Instructions for the task ::
Starting at the top of the entries below, set down each line exactly as written, and stop after the line containing "to the tube.".

══ Listing

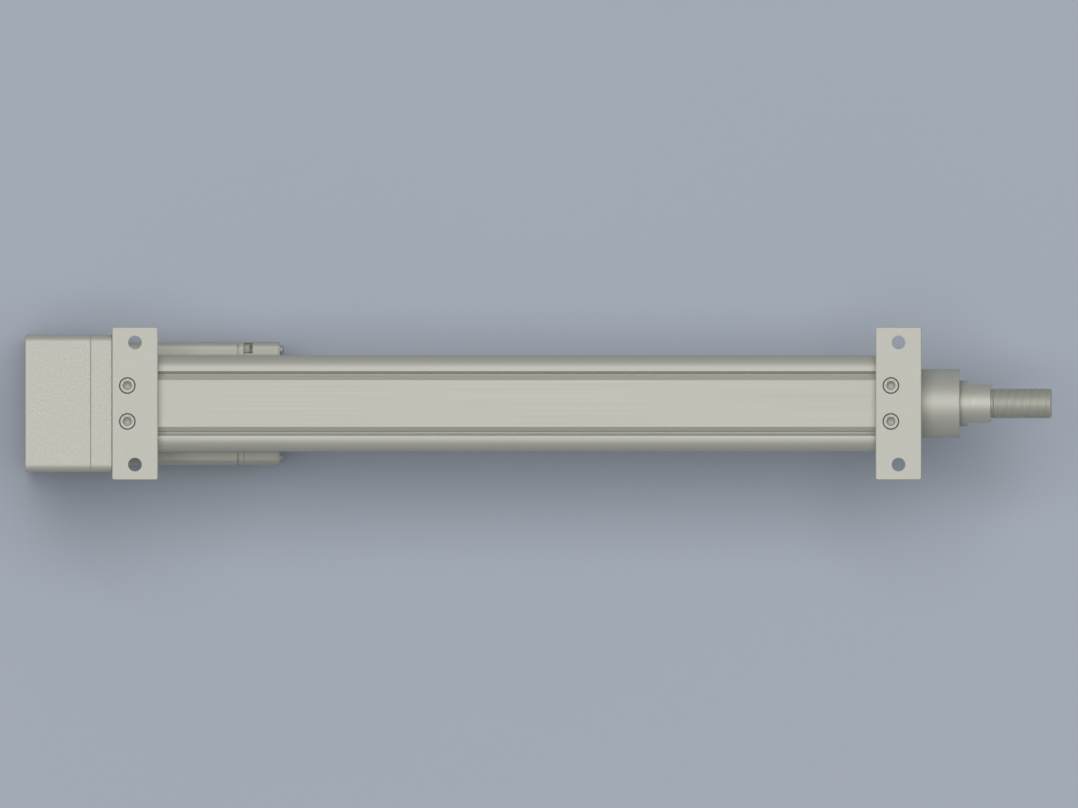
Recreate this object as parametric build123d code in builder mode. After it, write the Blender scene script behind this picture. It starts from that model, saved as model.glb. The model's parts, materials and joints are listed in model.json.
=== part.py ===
"""Electric cylinder with its servo motor folded back parallel to the tube.

A ball screw in a square extruded tube pushes a hollow rod. A toothed belt in the
housing at the back joins the screw to the motor, which lies under the tube.
Millimetres. The X axis is the rod axis and points out of the rod end, Z points up
through the two foot plates, and the origin is on the front face of the front cap.
"""

import os
from math import cos, pi, radians, sqrt

from build123d import *

os.makedirs("parts", exist_ok=True)

# Running clearances and seats
slide_play = 0.05  # rod in its bush and seals, radial
seat_play = 0.05  # spigot, pilot or cartridge in its seat, radial
thread_play = 0.05  # screw shank in its tapped hole, radial
head_play = 0.5  # screw head in its counterbore, radial
groove_play = 0.1  # key in the anti-rotation groove, each side
groove_floor_play = 0.3
belt_play = 0.05  # belt to pulley, radial
tooth_play = 0.2  # belt tooth in its pulley groove, radial

# Socket screws and edges
head_excess = 1.0  # of a socket head's diameter over one and a half threads
socket_deficit = 1.0  # of a hexagon socket's width under the thread
edge_break = 0.4
fine_edge_break = 0.3

# Stroke and the stack that fills the tube
stroke = 300.0
stroke_reserve = 2.0  # left between piston and bumper at each end of the stroke
piston_length = 130.0
bumper_thickness = 6.0
spigot_length = 12.0  # of each cap into the tube

# Extruded tube
tube_bore = 50.0
tube_wall = 6.5
tube_corner = 9.0
port_inset = 9.0  # of the screw ports in the corners from the tube's sides
port_diameter = 5.0
port_tap_spare = 3.5  # thread below the screw's end
slot_inner_edge = 15.3  # sensor slot, measured from the middle of the face
slot_inner_bevel = 2.6
slot_opening = 2.1
slot_outer_bevel = 1.2
slot_bevel_depth = 1.6
slot_channel = 4.4
slot_depth = 5.8
key_groove_width = 8.0
key_groove_depth = 2.5

# End caps, nose cartridge and foot plates
cap_length = 30.0
cap_thread = 6.0
cap_screw_grip = 23.5  # of the cap under the screw head
cap_screw_reach = 16.5  # of the screw in the tube
nose_wall = 2.5  # around the wiper
nose_step = 0.5  # nose to its thicker part inside the cap, radial
nose_length = 25.0
nose_flange_rim = 2.0  # over the tube's bore, radial
nose_flange_thickness = 4.0
foot_width = 100.0
foot_thickness = 12.0
foot_corner = 1.5
foot_hole = 9.0
foot_hole_pitch = 80.0
foot_thread = 6.0
foot_screw_pitch = 23.5
foot_screw_shift = -5.0  # from the middle of the plate, along X
foot_screw_grip = 5.2
foot_screw_length = 12.0
foot_tap_spare = 1.0

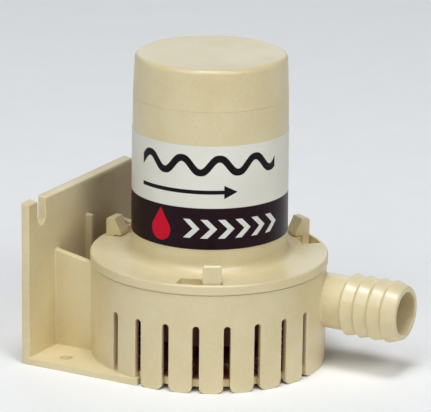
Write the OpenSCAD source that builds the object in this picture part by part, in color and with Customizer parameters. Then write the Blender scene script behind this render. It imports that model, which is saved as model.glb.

════

Solution to this task ::
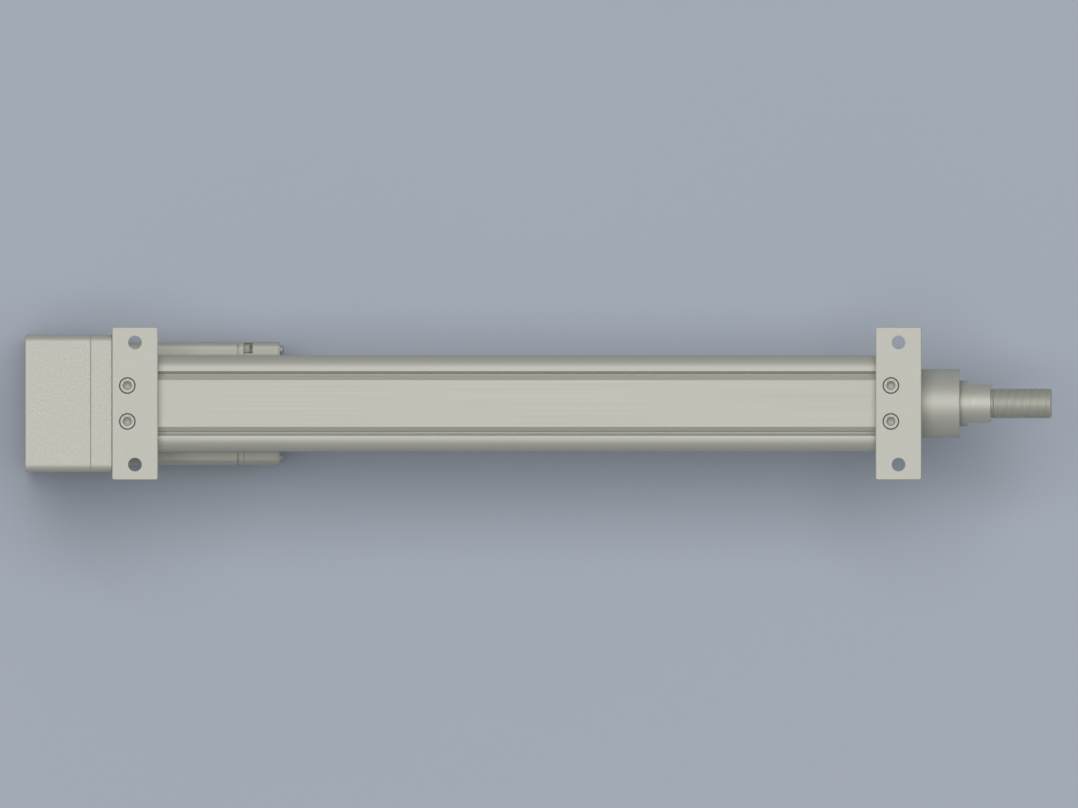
Recreate this object as parametric build123d code in builder mode. After it, write the Blender scene script behind this picture. It starts from that model, saved as model.glb. The model's parts, materials and joints are listed in model.json.
=== part.py ===
"""Electric cylinder with its servo motor folded back parallel to the tube.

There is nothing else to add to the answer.